» **Written exercise**: Produce word for word the lines of the data below running from the one that has "in imported if" to the one that has "# over at the", inclusive, and no others.

==============================

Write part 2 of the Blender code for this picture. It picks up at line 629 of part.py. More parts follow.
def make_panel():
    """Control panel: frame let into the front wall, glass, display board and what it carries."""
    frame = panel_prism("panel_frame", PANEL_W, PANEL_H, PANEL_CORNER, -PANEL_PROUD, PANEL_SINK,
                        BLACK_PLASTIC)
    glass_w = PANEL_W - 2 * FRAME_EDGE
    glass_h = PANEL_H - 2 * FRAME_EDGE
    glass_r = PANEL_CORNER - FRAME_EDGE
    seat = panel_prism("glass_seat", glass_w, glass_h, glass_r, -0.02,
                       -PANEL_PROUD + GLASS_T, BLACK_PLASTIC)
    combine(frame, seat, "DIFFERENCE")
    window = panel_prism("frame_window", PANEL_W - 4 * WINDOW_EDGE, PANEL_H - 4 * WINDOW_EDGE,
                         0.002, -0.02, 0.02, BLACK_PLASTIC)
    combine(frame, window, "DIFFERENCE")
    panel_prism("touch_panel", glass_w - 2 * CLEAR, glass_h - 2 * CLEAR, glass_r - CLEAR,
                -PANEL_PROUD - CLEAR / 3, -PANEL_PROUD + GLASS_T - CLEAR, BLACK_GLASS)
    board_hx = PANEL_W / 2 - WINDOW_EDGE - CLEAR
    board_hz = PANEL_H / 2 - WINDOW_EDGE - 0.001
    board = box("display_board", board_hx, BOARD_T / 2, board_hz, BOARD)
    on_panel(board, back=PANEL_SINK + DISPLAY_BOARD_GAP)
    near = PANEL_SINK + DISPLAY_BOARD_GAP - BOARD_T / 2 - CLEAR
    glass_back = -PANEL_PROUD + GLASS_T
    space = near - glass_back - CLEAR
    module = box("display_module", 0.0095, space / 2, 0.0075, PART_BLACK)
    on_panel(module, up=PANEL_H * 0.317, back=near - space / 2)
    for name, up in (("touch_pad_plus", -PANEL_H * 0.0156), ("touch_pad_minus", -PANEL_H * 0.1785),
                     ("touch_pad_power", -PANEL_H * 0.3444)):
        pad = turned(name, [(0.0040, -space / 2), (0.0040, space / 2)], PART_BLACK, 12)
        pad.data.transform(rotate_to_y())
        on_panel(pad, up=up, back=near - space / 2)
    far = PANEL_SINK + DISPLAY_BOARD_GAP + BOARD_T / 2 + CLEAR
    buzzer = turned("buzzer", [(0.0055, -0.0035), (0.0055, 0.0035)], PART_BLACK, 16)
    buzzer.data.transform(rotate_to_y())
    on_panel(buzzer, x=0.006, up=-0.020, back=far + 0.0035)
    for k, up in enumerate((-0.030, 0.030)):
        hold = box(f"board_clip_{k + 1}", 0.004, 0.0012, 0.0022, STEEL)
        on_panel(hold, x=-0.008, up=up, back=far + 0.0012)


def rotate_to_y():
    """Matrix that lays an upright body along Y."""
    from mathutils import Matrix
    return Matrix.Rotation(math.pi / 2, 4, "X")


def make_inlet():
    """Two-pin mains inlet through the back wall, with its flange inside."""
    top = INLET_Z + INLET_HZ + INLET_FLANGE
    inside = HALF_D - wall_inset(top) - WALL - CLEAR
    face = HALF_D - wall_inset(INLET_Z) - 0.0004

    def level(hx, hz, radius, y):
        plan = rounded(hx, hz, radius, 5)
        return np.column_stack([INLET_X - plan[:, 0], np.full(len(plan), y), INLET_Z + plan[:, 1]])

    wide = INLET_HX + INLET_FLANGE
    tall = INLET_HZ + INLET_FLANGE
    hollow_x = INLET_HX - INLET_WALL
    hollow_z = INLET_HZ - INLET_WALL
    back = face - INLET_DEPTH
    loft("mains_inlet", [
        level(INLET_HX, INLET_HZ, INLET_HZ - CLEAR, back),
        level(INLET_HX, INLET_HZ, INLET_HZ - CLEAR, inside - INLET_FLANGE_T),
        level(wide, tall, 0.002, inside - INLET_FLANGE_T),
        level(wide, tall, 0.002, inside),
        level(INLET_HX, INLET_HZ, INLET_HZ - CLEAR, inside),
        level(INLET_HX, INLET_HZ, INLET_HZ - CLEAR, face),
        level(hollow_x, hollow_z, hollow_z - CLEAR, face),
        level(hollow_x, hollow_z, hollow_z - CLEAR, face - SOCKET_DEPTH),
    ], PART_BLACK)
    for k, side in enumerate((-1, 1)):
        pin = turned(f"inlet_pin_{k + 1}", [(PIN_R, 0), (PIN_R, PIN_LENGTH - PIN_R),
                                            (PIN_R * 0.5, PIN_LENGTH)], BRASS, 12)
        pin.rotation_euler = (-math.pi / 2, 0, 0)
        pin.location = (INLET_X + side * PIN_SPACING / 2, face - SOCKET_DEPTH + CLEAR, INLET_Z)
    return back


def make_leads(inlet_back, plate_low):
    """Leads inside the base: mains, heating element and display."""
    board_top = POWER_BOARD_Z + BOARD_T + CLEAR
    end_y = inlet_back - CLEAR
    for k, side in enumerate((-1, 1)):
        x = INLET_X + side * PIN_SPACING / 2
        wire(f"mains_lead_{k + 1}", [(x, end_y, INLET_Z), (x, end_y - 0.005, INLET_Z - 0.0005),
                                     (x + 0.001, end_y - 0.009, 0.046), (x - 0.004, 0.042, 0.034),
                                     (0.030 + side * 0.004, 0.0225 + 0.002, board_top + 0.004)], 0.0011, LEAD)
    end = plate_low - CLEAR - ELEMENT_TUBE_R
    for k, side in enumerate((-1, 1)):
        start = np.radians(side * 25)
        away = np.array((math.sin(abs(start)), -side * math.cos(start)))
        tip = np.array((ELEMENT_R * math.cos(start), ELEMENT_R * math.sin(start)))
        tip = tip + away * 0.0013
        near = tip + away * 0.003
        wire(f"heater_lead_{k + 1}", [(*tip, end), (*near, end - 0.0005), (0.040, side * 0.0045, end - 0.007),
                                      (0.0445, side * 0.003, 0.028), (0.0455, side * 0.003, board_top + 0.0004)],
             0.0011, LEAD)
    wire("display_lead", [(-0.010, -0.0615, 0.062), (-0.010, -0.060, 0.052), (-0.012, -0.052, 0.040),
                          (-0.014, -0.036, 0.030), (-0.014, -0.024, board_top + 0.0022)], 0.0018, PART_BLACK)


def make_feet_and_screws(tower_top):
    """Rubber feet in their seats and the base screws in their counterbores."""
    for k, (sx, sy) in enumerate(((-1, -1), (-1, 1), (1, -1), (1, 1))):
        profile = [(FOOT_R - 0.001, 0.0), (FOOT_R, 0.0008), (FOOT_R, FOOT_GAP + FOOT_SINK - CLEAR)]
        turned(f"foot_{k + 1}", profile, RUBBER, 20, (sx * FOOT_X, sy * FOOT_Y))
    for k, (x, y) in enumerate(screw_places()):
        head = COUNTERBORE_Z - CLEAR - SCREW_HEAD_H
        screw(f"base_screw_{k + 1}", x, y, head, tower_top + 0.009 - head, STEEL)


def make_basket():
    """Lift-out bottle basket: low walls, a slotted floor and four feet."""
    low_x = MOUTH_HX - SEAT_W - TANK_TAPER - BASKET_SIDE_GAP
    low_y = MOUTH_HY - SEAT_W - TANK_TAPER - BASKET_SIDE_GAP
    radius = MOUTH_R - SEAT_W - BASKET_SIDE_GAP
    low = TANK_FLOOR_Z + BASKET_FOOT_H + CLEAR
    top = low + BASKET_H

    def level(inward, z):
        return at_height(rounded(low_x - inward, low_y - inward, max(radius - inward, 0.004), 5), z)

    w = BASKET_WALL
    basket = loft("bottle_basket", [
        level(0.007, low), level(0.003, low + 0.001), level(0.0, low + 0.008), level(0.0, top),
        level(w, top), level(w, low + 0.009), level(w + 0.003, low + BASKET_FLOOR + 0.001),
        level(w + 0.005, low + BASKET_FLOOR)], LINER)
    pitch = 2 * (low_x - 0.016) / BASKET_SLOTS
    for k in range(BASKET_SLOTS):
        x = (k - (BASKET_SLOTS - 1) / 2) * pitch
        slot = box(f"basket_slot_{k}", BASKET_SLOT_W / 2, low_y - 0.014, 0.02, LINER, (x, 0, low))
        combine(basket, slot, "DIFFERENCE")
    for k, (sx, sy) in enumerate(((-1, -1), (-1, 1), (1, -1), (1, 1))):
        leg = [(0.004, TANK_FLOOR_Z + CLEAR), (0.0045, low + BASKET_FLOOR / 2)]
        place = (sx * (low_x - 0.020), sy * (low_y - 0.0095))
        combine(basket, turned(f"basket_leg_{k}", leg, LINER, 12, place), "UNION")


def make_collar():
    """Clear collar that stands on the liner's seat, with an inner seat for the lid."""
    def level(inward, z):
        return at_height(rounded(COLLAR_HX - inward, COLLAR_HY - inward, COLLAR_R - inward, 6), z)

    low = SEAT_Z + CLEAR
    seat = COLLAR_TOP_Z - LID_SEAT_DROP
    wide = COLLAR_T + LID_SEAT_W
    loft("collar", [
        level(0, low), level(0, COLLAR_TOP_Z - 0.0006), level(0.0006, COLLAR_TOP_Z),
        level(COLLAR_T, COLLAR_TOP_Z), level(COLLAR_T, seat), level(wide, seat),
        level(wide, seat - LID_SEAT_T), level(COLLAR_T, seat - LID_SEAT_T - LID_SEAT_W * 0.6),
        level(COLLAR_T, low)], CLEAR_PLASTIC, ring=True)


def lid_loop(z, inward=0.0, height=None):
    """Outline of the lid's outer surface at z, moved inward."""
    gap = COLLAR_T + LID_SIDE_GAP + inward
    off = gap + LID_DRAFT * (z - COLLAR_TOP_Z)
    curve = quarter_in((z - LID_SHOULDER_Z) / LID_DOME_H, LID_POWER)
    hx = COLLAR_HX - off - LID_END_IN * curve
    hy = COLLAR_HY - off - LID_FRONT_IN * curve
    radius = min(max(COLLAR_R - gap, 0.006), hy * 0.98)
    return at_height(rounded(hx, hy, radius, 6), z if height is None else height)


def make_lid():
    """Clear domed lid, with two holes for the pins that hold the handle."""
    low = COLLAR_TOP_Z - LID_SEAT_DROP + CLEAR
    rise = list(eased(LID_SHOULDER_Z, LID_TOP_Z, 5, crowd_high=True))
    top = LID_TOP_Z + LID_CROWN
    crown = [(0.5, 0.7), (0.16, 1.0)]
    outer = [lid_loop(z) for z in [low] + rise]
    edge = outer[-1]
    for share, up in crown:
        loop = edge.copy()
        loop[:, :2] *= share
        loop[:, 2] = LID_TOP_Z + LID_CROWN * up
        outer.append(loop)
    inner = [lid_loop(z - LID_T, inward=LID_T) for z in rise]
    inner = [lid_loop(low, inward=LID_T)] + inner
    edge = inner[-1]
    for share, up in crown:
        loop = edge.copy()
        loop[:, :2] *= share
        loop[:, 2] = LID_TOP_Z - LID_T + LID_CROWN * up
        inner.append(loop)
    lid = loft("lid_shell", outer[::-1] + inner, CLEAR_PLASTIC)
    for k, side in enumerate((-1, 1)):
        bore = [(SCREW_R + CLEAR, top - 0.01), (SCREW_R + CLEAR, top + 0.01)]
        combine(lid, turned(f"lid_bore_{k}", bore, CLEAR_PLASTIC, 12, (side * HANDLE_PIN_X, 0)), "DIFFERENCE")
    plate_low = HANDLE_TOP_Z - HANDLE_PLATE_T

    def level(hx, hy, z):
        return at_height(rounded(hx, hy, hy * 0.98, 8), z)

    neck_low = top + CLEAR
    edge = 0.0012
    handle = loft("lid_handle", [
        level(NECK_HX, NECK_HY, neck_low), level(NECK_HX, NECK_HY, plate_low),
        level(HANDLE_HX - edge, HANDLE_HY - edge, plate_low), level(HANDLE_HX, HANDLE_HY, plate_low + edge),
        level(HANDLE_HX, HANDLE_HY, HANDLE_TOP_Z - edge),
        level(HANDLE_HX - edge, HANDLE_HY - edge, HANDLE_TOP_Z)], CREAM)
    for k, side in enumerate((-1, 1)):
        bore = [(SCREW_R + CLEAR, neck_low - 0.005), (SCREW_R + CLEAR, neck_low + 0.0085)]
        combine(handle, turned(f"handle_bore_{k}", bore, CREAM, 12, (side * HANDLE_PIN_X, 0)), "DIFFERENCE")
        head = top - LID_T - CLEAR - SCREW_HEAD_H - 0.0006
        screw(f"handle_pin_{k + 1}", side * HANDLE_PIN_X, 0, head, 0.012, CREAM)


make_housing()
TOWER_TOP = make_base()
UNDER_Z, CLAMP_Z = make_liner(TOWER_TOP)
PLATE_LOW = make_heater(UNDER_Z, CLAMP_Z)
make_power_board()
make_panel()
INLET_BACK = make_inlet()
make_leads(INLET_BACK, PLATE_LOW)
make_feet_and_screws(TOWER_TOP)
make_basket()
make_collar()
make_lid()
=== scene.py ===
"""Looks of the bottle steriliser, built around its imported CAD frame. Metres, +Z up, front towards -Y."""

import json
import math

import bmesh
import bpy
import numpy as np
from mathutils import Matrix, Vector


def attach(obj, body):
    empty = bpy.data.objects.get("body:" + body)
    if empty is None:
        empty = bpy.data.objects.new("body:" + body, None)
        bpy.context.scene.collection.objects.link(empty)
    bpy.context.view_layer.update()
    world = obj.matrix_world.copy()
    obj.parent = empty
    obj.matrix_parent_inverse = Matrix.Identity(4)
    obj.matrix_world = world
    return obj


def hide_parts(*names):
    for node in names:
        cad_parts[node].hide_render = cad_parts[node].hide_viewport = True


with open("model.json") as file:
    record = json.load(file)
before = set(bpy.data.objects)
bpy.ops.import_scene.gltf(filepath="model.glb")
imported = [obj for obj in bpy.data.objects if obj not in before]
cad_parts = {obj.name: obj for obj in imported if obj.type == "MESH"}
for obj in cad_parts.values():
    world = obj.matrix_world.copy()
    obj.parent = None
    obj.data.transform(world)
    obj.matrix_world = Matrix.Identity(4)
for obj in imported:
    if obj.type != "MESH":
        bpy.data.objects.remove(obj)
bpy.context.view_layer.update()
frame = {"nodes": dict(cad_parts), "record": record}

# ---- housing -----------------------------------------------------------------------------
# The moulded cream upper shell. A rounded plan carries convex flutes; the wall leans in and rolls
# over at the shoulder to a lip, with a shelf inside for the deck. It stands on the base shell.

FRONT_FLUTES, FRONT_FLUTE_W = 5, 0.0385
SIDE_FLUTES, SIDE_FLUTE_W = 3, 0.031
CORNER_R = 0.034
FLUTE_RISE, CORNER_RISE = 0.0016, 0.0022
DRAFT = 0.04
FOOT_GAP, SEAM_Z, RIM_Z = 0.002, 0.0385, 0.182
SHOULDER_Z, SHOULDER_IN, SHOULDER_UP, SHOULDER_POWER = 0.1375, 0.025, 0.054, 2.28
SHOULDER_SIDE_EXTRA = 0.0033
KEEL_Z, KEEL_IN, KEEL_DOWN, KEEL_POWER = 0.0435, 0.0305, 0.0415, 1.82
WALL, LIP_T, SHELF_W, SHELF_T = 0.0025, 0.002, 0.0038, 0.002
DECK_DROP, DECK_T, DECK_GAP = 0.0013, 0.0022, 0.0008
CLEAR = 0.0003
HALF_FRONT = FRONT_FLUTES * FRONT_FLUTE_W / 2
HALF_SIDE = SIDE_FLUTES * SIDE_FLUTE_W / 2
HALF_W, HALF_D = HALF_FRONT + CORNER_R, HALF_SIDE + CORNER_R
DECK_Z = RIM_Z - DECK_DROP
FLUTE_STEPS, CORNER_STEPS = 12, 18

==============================

» **Written answer**:
cad_parts = {obj.name: obj for obj in imported if obj.type == "MESH"}
for obj in cad_parts.values():
    world = obj.matrix_world.copy()
    obj.parent = None
    obj.data.transform(world)
    obj.matrix_world = Matrix.Identity(4)
for obj in imported:
    if obj.type != "MESH":
        bpy.data.objects.remove(obj)
bpy.context.view_layer.update()
frame = {"nodes": dict(cad_parts), "record": record}

# ---- housing -----------------------------------------------------------------------------
# The moulded cream upper shell. A rounded plan carries convex flutes; the wall leans in and rolls
# over at the shoulder to a lip, with a shelf inside for the deck. It stands on the base shell.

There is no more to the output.